— START RECORDS TO USE —
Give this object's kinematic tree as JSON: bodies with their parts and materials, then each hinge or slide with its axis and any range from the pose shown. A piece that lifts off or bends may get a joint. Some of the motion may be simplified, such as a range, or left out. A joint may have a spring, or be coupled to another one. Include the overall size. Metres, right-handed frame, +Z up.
— END RECORDS TO USE —
— START RECORDS TO USE —
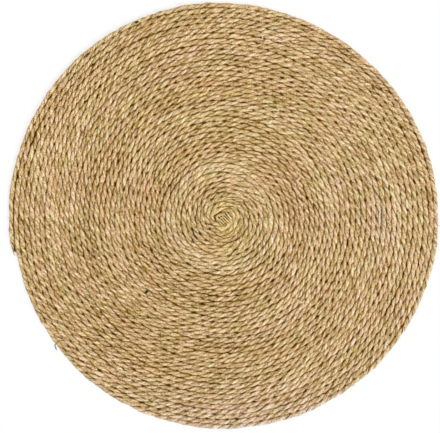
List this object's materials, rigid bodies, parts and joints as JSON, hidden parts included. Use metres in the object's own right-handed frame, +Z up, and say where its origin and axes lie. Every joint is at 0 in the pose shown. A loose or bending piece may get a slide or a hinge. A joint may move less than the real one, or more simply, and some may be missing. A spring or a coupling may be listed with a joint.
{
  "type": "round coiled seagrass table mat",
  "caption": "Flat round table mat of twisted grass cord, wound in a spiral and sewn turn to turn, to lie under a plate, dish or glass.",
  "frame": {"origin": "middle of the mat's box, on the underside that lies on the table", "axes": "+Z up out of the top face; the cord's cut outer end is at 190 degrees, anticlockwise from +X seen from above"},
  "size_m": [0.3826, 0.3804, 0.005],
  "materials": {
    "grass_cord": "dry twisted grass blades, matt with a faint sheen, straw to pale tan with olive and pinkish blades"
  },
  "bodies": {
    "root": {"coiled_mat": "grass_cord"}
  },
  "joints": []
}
— END RECORDS TO USE —
— START RECORDS TO USE —
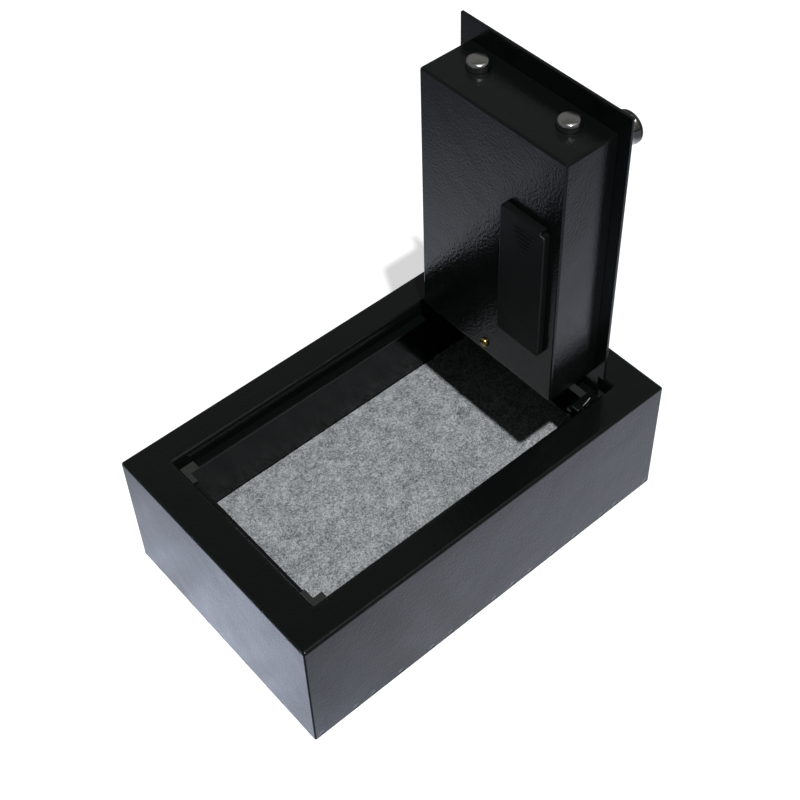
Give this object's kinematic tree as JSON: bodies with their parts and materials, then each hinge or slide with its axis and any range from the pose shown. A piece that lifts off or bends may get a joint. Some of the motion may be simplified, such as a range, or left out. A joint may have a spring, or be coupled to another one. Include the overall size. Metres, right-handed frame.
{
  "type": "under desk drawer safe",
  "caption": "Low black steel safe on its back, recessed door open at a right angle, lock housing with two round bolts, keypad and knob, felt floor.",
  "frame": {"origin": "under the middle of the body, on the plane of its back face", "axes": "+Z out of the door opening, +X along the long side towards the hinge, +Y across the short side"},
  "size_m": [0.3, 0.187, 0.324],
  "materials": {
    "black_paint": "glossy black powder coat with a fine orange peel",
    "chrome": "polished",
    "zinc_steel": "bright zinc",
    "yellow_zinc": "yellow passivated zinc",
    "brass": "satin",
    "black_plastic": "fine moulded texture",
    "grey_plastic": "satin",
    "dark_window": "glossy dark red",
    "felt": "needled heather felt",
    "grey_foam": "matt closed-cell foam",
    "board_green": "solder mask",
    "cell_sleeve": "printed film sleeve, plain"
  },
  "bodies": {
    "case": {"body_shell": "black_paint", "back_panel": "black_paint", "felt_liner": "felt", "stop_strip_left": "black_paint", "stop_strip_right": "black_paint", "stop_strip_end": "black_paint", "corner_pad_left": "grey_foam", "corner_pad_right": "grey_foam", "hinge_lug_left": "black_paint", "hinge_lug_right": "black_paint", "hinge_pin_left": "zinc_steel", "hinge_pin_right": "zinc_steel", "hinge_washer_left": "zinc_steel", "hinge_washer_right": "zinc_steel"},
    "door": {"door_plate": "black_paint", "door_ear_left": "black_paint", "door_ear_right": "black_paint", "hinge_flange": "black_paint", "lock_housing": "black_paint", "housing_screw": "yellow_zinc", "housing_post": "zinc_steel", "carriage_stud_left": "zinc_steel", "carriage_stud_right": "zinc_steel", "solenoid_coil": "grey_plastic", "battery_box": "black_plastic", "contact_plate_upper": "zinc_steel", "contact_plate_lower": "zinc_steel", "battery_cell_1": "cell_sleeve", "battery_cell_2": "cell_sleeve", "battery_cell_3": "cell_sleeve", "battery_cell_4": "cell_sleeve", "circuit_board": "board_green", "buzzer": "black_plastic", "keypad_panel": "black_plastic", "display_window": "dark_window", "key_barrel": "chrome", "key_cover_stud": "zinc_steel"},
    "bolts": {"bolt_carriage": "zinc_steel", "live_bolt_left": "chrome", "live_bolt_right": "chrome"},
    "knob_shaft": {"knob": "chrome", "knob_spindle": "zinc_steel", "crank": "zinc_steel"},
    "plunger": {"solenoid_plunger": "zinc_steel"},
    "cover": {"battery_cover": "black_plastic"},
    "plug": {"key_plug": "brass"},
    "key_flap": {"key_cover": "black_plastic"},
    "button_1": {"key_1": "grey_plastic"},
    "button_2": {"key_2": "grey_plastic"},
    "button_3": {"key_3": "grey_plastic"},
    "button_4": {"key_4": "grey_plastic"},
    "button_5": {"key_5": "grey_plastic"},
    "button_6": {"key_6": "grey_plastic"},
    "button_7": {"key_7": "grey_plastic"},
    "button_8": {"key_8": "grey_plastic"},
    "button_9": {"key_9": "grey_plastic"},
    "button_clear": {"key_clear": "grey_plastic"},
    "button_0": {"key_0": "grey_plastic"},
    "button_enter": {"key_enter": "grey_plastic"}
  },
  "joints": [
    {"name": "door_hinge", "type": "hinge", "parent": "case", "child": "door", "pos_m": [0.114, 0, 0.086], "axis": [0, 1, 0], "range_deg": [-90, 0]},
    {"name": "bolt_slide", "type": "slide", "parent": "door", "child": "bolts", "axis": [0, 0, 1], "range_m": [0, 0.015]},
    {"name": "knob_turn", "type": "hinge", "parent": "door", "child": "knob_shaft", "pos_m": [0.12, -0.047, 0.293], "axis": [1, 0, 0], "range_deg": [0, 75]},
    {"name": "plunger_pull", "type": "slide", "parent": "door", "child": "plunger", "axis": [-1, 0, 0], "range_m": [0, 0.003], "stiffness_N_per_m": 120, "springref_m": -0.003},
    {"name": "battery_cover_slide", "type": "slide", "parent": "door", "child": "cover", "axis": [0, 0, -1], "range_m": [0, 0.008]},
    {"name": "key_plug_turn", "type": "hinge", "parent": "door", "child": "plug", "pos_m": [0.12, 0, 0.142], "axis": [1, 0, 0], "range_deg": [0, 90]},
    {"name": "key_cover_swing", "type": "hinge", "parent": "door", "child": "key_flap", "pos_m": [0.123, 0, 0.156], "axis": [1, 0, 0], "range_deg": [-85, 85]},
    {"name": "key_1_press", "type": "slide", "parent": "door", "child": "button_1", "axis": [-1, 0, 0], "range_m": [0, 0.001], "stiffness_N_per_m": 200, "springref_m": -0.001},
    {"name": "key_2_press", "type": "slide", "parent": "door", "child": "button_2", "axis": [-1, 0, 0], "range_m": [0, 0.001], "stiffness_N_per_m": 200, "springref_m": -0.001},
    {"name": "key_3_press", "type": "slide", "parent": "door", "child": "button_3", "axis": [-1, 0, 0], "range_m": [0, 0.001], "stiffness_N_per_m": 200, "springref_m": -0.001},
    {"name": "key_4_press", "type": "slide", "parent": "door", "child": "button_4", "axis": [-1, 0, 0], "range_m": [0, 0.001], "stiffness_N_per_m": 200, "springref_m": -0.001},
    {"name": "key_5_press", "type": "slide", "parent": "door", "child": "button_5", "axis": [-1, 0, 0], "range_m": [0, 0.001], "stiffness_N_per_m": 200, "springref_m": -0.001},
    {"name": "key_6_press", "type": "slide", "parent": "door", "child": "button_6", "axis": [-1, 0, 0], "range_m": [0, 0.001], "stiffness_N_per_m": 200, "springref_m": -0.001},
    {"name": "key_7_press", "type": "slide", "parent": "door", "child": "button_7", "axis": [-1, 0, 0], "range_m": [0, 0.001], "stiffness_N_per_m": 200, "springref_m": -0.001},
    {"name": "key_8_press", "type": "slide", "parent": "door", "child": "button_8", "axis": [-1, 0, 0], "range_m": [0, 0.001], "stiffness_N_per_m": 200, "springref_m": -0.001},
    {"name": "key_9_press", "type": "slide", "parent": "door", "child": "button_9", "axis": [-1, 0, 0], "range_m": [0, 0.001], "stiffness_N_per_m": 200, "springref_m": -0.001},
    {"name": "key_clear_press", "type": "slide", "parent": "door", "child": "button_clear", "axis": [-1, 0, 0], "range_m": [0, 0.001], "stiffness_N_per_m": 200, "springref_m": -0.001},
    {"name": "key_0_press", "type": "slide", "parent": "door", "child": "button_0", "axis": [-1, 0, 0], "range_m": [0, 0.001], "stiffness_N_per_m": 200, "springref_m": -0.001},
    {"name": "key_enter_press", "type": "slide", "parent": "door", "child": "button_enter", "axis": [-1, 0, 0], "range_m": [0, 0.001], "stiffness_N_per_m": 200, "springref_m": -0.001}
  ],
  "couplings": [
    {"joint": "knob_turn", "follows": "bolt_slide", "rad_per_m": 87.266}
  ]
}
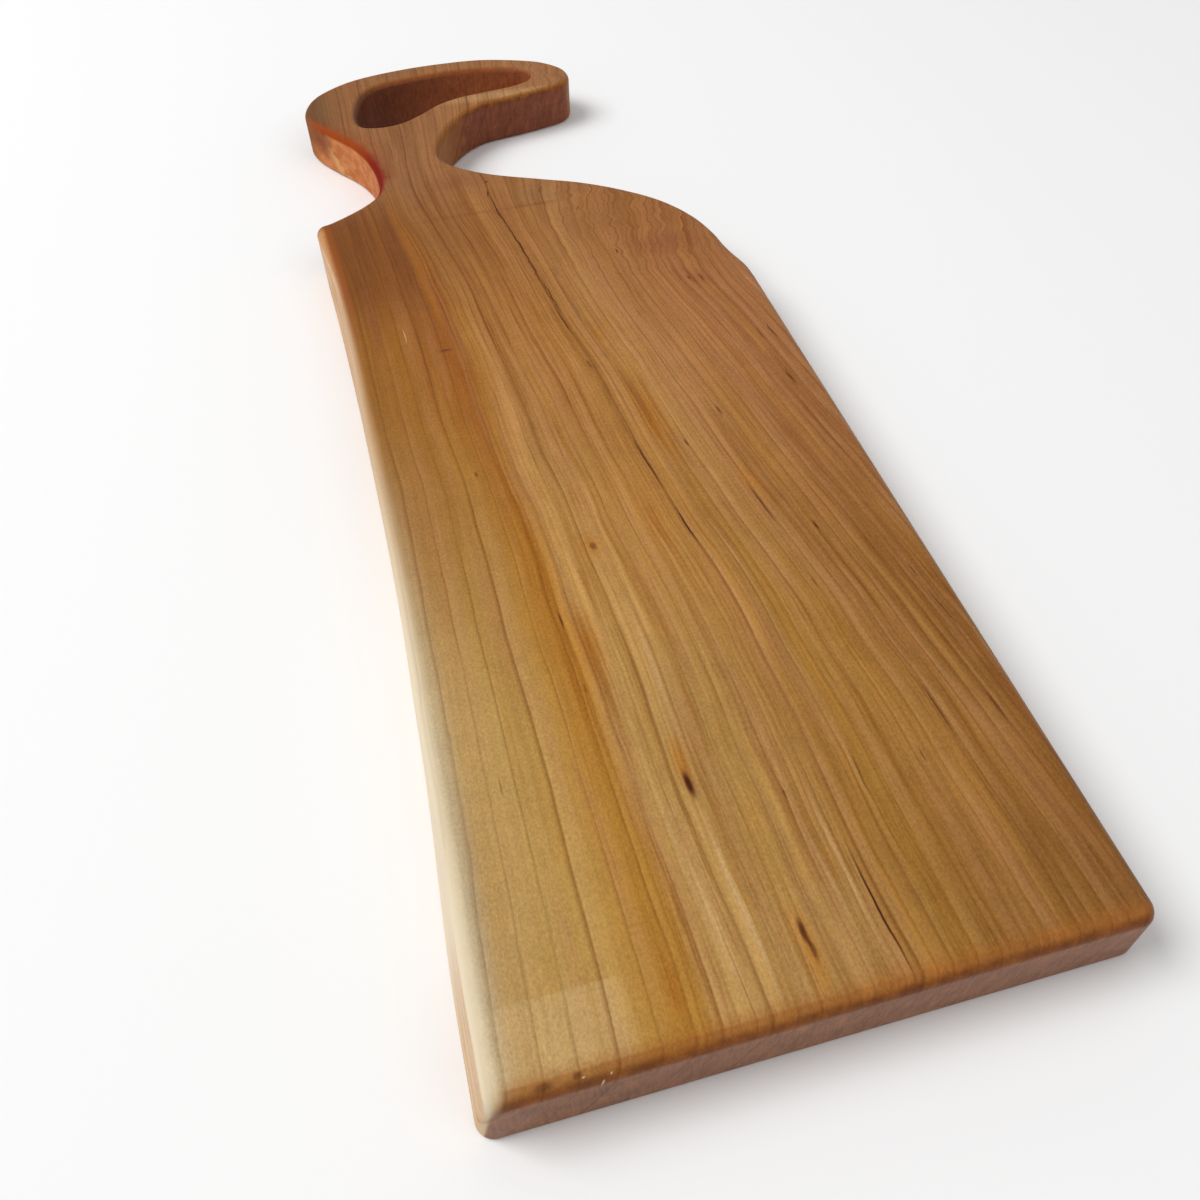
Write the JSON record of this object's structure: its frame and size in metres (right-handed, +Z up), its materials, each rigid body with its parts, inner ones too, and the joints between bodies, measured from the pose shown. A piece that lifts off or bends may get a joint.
— END RECORDS TO USE —
WORK TO COMPLETE: Reply with nothing except the number of lines in the listing above that include "this".

ANSWER IN FULL: 4